__PROBLEM DESCRIPTION__. Count the lines below that contain the word "axes", and reply with only that number.
□ □ □ □
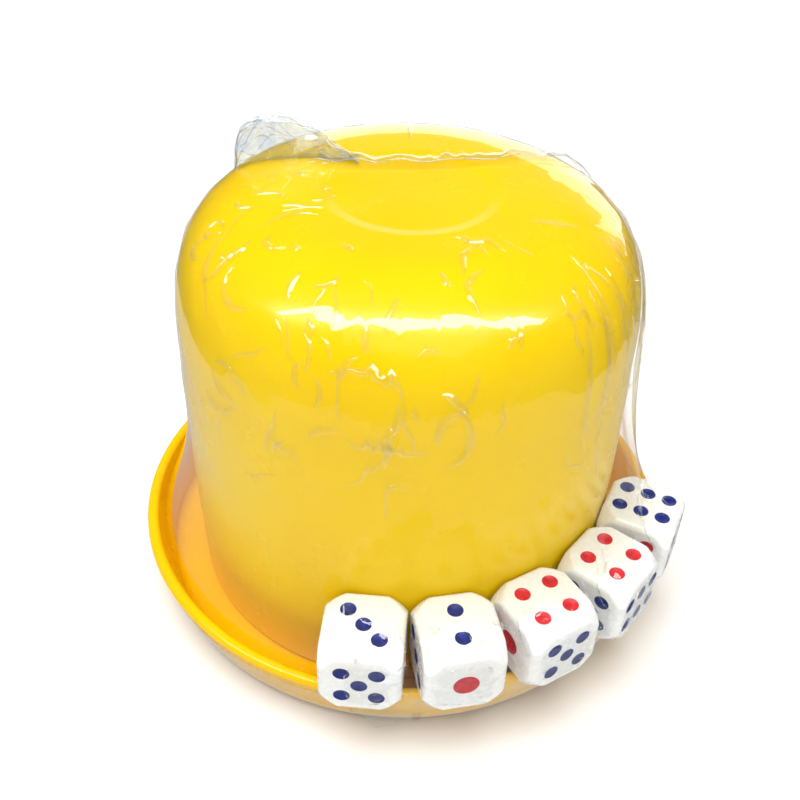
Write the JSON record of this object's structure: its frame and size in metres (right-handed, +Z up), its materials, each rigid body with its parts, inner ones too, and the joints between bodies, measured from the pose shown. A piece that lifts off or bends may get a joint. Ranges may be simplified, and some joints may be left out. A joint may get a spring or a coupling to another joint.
{
  "type": "dice cup set",
  "caption": "Upturned round dice cup in a shallow tray, with dice standing on the tray's rim, wrapped in clear shrink film.",
  "frame": {"origin": "centre of the tray's foot, on the surface that it stands on", "axes": "+Z up through the cup, -Y towards the side with the dice"},
  "size_m": [0.1248, 0.1257, 0.0932],
  "materials": {
    "tray_plastic": "glossy moulded yellow plastic",
    "cup_plastic": "glossy moulded yellow plastic",
    "clear_film": "clear glossy shrink film",
    "die_body": "tumbled white plastic",
    "blue_paint": "glossy blue enamel fill",
    "red_paint": "glossy red enamel fill"
  },
  "bodies": {
    "tray": {"tray": "tray_plastic"},
    "cup": {"cup": "cup_plastic"},
    "film": {"shrink_film": "clear_film"},
    "die_1": {"die_1": "die_body", "die_1_blue_pips": "blue_paint", "die_1_red_pips": "red_paint"},
    "die_2": {"die_2": "die_body", "die_2_blue_pips": "blue_paint", "die_2_red_pips": "red_paint"},
    "die_3": {"die_3": "die_body", "die_3_blue_pips": "blue_paint", "die_3_red_pips": "red_paint"},
    "die_4": {"die_4": "die_body", "die_4_blue_pips": "blue_paint", "die_4_red_pips": "red_paint"},
    "die_5": {"die_5": "die_body", "die_5_blue_pips": "blue_paint", "die_5_red_pips": "red_paint"}
  },
  "joints": [
    {"name": "cup_lift", "type": "slide", "parent": "tray", "child": "cup", "axis": [0, 0, 1], "range_m": [0, 0.12]},
    {"name": "film_pull_off", "type": "slide", "parent": "cup", "child": "film", "axis": [0, 0, 1], "range_m": [0, 0.13], "deforming": ["shrink_film"]},
    {"name": "die_1_lift", "type": "slide", "parent": "tray", "child": "die_1", "axis": [0, 0, 1], "range_m": [0, 0.08]},
    {"name": "die_2_lift", "type": "slide", "parent": "tray", "child": "die_2", "axis": [0, 0, 1], "range_m": [0, 0.08]},
    {"name": "die_3_lift", "type": "slide", "parent": "tray", "child": "die_3", "axis": [0, 0, 1], "range_m": [0, 0.08]},
    {"name": "die_4_lift", "type": "slide", "parent": "tray", "child": "die_4", "axis": [0, 0, 1], "range_m": [0, 0.08]},
    {"name": "die_5_lift", "type": "slide", "parent": "tray", "child": "die_5", "axis": [0, 0, 1], "range_m": [0, 0.08]}
  ]
}
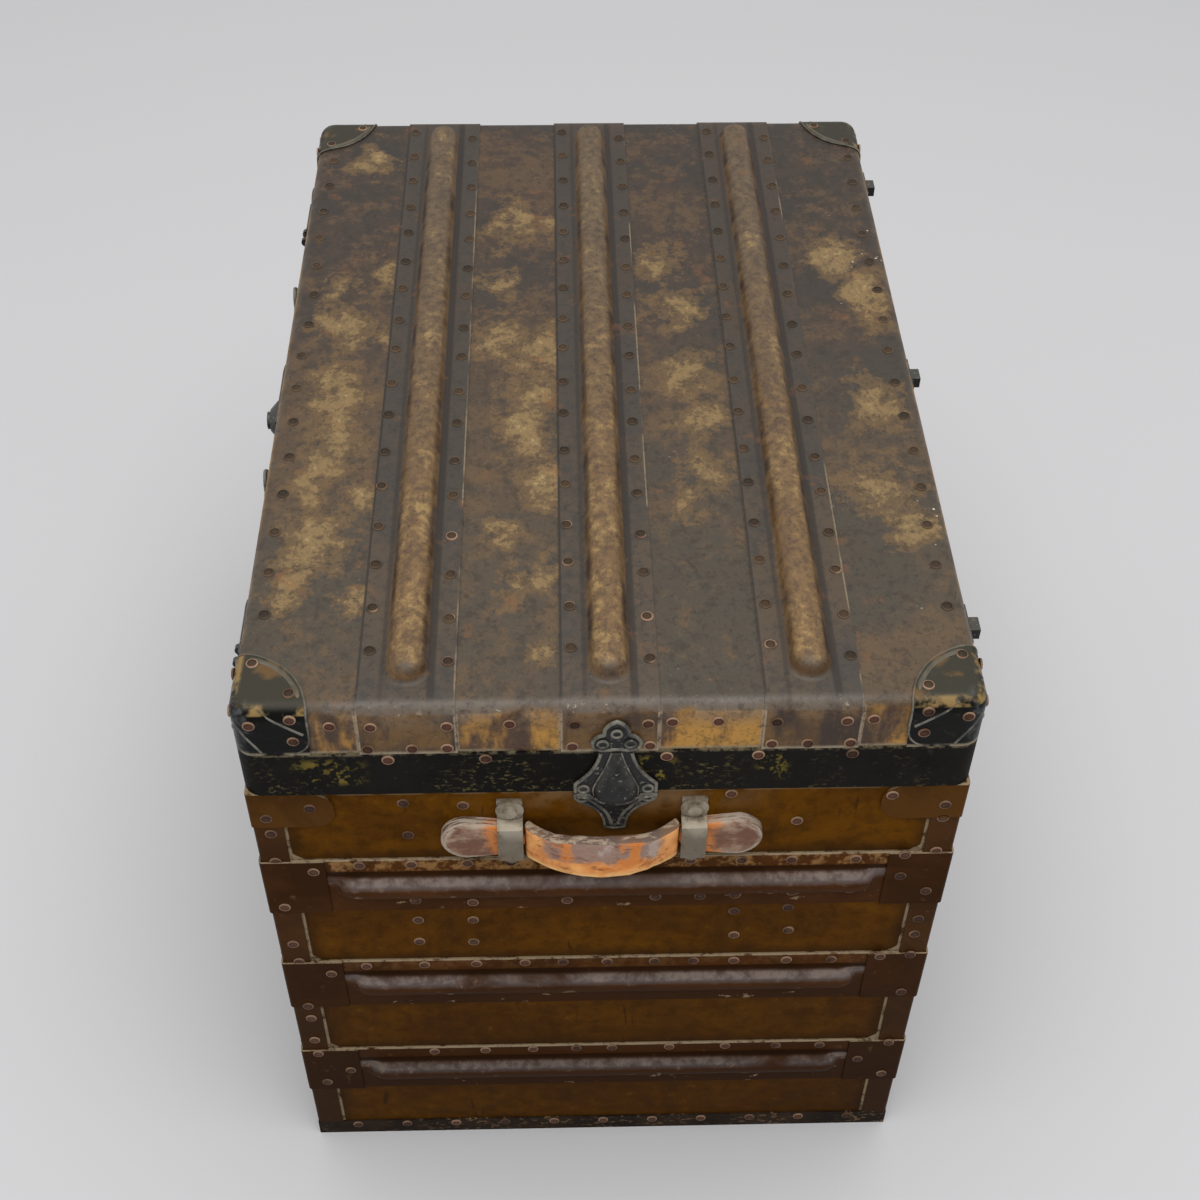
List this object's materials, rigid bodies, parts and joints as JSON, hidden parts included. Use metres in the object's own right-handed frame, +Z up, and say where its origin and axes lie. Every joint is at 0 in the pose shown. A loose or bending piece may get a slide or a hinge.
□ □ □ □
__WRITTEN ANSWER__. 2